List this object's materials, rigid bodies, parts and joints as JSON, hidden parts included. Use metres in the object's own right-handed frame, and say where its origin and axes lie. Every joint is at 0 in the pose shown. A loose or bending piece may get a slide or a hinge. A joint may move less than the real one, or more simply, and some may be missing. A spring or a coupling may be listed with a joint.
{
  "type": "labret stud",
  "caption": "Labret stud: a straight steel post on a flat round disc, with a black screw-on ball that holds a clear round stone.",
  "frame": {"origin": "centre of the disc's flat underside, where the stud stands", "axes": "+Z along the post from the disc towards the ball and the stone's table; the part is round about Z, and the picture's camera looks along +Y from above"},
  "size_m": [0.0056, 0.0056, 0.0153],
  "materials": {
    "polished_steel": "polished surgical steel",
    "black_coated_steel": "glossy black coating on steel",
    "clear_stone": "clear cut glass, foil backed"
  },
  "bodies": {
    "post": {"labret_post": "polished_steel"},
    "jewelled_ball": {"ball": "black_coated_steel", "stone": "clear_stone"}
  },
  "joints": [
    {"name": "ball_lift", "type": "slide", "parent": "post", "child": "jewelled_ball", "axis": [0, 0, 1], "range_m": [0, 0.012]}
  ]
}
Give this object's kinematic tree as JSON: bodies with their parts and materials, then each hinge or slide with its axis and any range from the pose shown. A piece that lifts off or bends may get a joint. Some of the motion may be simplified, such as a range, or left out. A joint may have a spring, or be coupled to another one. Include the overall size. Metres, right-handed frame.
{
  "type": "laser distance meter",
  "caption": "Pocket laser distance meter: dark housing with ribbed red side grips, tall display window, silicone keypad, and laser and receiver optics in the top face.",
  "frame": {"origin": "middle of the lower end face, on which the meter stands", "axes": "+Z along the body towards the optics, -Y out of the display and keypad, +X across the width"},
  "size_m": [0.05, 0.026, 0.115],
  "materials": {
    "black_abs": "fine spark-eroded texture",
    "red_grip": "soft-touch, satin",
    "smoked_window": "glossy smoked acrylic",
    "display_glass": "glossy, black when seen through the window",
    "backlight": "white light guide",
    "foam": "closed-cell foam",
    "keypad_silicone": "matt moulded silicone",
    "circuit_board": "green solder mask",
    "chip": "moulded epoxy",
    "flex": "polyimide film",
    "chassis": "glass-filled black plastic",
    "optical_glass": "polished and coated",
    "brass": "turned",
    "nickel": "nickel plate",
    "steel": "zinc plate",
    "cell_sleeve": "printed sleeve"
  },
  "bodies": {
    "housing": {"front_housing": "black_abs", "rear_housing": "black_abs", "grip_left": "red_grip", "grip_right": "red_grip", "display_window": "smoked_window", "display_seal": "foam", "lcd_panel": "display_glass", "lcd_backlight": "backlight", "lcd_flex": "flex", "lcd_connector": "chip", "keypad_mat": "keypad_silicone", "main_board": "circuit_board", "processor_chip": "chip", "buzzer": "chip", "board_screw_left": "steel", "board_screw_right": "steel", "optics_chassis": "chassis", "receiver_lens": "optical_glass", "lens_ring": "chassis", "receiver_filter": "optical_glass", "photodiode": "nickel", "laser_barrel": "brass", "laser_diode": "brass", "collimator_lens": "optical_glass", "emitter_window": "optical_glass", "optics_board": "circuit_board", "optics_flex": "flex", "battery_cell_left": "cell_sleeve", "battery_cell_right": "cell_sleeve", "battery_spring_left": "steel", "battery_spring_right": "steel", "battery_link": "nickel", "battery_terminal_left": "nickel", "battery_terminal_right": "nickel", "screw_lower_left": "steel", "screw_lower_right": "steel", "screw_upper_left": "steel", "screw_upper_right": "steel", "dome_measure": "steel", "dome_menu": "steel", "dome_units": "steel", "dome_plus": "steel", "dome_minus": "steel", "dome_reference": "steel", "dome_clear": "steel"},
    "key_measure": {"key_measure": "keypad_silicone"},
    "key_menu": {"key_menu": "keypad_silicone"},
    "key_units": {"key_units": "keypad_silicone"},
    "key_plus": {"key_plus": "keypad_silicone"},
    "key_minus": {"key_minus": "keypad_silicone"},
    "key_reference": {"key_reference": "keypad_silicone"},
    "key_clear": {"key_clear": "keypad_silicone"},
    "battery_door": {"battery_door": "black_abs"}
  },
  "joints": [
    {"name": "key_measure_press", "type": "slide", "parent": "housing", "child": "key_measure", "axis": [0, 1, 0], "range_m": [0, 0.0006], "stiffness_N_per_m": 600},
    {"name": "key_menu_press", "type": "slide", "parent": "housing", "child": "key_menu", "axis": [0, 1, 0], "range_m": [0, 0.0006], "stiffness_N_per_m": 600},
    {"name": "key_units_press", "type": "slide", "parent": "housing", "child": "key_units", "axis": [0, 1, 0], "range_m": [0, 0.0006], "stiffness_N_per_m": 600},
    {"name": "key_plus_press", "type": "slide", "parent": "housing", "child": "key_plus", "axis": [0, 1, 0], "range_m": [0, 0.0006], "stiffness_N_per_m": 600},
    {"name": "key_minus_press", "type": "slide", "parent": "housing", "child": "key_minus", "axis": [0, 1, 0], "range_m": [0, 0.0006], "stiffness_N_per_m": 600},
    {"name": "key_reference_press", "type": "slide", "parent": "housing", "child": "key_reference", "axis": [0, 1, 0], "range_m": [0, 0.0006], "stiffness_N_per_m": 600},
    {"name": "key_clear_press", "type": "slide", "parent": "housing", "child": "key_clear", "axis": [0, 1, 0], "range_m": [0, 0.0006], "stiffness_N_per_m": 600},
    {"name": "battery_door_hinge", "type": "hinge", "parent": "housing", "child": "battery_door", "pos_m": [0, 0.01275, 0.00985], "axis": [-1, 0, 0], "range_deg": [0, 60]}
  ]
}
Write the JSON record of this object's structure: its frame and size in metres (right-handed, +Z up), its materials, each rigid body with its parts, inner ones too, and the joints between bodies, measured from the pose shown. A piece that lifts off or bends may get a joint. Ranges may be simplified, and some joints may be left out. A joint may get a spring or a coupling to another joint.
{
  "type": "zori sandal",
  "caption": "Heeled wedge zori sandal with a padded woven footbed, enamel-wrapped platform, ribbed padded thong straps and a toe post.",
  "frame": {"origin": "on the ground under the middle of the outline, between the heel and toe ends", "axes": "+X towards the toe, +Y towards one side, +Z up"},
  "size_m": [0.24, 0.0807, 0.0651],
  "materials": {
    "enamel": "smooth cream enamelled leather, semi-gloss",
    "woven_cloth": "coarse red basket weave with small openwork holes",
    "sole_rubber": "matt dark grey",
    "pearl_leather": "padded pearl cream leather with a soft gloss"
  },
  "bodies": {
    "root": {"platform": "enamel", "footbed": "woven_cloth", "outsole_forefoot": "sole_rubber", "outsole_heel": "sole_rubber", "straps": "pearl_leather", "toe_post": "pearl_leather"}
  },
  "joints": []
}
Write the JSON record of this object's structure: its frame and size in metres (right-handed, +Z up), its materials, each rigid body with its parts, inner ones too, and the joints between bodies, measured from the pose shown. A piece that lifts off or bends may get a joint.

——————————

→ Task
Extract the data in full. Keep it word for word.

→ Full answer
List this object's materials, rigid bodies, parts and joints as JSON, hidden parts included. Use metres in the object's own right-handed frame, and say where its origin and axes lie. Every joint is at 0 in the pose shown. A loose or bending piece may get a slide or a hinge. A joint may move less than the real one, or more simply, and some may be missing. A spring or a coupling may be listed with a joint.
{
  "type": "labret stud",
  "caption": "Labret stud: a straight steel post on a flat round disc, with a black screw-on ball that holds a clear round stone.",
  "frame": {"origin": "centre of the disc's flat underside, where the stud stands", "axes": "+Z along the post from the disc towards the ball and the stone's table; the part is round about Z, and the picture's camera looks along +Y from above"},
  "size_m": [0.0056, 0.0056, 0.0153],
  "materials": {
    "polished_steel": "polished surgical steel",
    "black_coated_steel": "glossy black coating on steel",
    "clear_stone": "clear cut glass, foil backed"
  },
  "bodies": {
    "post": {"labret_post": "polished_steel"},
    "jewelled_ball": {"ball": "black_coated_steel", "stone": "clear_stone"}
  },
  "joints": [
    {"name": "ball_lift", "type": "slide", "parent": "post", "child": "jewelled_ball", "axis": [0, 0, 1], "range_m": [0, 0.012]}
  ]
}
Give this object's kinematic tree as JSON: bodies with their parts and materials, then each hinge or slide with its axis and any range from the pose shown. A piece that lifts off or bends may get a joint. Some of the motion may be simplified, such as a range, or left out. A joint may have a spring, or be coupled to another one. Include the overall size. Metres, right-handed frame.
{
  "type": "laser distance meter",
  "caption": "Pocket laser distance meter: dark housing with ribbed red side grips, tall display window, silicone keypad, and laser and receiver optics in the top face.",
  "frame": {"origin": "middle of the lower end face, on which the meter stands", "axes": "+Z along the body towards the optics, -Y out of the display and keypad, +X across the width"},
  "size_m": [0.05, 0.026, 0.115],
  "materials": {
    "black_abs": "fine spark-eroded texture",
    "red_grip": "soft-touch, satin",
    "smoked_window": "glossy smoked acrylic",
    "display_glass": "glossy, black when seen through the window",
    "backlight": "white light guide",
    "foam": "closed-cell foam",
    "keypad_silicone": "matt moulded silicone",
    "circuit_board": "green solder mask",
    "chip": "moulded epoxy",
    "flex": "polyimide film",
    "chassis": "glass-filled black plastic",
    "optical_glass": "polished and coated",
    "brass": "turned",
    "nickel": "nickel plate",
    "steel": "zinc plate",
    "cell_sleeve": "printed sleeve"
  },
  "bodies": {
    "housing": {"front_housing": "black_abs", "rear_housing": "black_abs", "grip_left": "red_grip", "grip_right": "red_grip", "display_window": "smoked_window", "display_seal": "foam", "lcd_panel": "display_glass", "lcd_backlight": "backlight", "lcd_flex": "flex", "lcd_connector": "chip", "keypad_mat": "keypad_silicone", "main_board": "circuit_board", "processor_chip": "chip", "buzzer": "chip", "board_screw_left": "steel", "board_screw_right": "steel", "optics_chassis": "chassis", "receiver_lens": "optical_glass", "lens_ring": "chassis", "receiver_filter": "optical_glass", "photodiode": "nickel", "laser_barrel": "brass", "laser_diode": "brass", "collimator_lens": "optical_glass", "emitter_window": "optical_glass", "optics_board": "circuit_board", "optics_flex": "flex", "battery_cell_left": "cell_sleeve", "battery_cell_right": "cell_sleeve", "battery_spring_left": "steel", "battery_spring_right": "steel", "battery_link": "nickel", "battery_terminal_left": "nickel", "battery_terminal_right": "nickel", "screw_lower_left": "steel", "screw_lower_right": "steel", "screw_upper_left": "steel", "screw_upper_right": "steel", "dome_measure": "steel", "dome_menu": "steel", "dome_units": "steel", "dome_plus": "steel", "dome_minus": "steel", "dome_reference": "steel", "dome_clear": "steel"},
    "key_measure": {"key_measure": "keypad_silicone"},
    "key_menu": {"key_menu": "keypad_silicone"},
    "key_units": {"key_units": "keypad_silicone"},
    "key_plus": {"key_plus": "keypad_silicone"},
    "key_minus": {"key_minus": "keypad_silicone"},
    "key_reference": {"key_reference": "keypad_silicone"},
    "key_clear": {"key_clear": "keypad_silicone"},
    "battery_door": {"battery_door": "black_abs"}
  },
  "joints": [
    {"name": "key_measure_press", "type": "slide", "parent": "housing", "child": "key_measure", "axis": [0, 1, 0], "range_m": [0, 0.0006], "stiffness_N_per_m": 600},
    {"name": "key_menu_press", "type": "slide", "parent": "housing", "child": "key_menu", "axis": [0, 1, 0], "range_m": [0, 0.0006], "stiffness_N_per_m": 600},
    {"name": "key_units_press", "type": "slide", "parent": "housing", "child": "key_units", "axis": [0, 1, 0], "range_m": [0, 0.0006], "stiffness_N_per_m": 600},
    {"name": "key_plus_press", "type": "slide", "parent": "housing", "child": "key_plus", "axis": [0, 1, 0], "range_m": [0, 0.0006], "stiffness_N_per_m": 600},
    {"name": "key_minus_press", "type": "slide", "parent": "housing", "child": "key_minus", "axis": [0, 1, 0], "range_m": [0, 0.0006], "stiffness_N_per_m": 600},
    {"name": "key_reference_press", "type": "slide", "parent": "housing", "child": "key_reference", "axis": [0, 1, 0], "range_m": [0, 0.0006], "stiffness_N_per_m": 600},
    {"name": "key_clear_press", "type": "slide", "parent": "housing", "child": "key_clear", "axis": [0, 1, 0], "range_m": [0, 0.0006], "stiffness_N_per_m": 600},
    {"name": "battery_door_hinge", "type": "hinge", "parent": "housing", "child": "battery_door", "pos_m": [0, 0.01275, 0.00985], "axis": [-1, 0, 0], "range_deg": [0, 60]}
  ]
}
Write the JSON record of this object's structure: its frame and size in metres (right-handed, +Z up), its materials, each rigid body with its parts, inner ones too, and the joints between bodies, measured from the pose shown. A piece that lifts off or bends may get a joint. Ranges may be simplified, and some joints may be left out. A joint may get a spring or a coupling to another joint.
{
  "type": "zori sandal",
  "caption": "Heeled wedge zori sandal with a padded woven footbed, enamel-wrapped platform, ribbed padded thong straps and a toe post.",
  "frame": {"origin": "on the ground under the middle of the outline, between the heel and toe ends", "axes": "+X towards the toe, +Y towards one side, +Z up"},
  "size_m": [0.24, 0.0807, 0.0651],
  "materials": {
    "enamel": "smooth cream enamelled leather, semi-gloss",
    "woven_cloth": "coarse red basket weave with small openwork holes",
    "sole_rubber": "matt dark grey",
    "pearl_leather": "padded pearl cream leather with a soft gloss"
  },
  "bodies": {
    "root": {"platform": "enamel", "footbed": "woven_cloth", "outsole_forefoot": "sole_rubber", "outsole_heel": "sole_rubber", "straps": "pearl_leather", "toe_post": "pearl_leather"}
  },
  "joints": []
}
Write the JSON record of this object's structure: its frame and size in metres (right-handed, +Z up), its materials, each rigid body with its parts, inner ones too, and the joints between bodies, measured from the pose shown. A piece that lifts off or bends may get a joint.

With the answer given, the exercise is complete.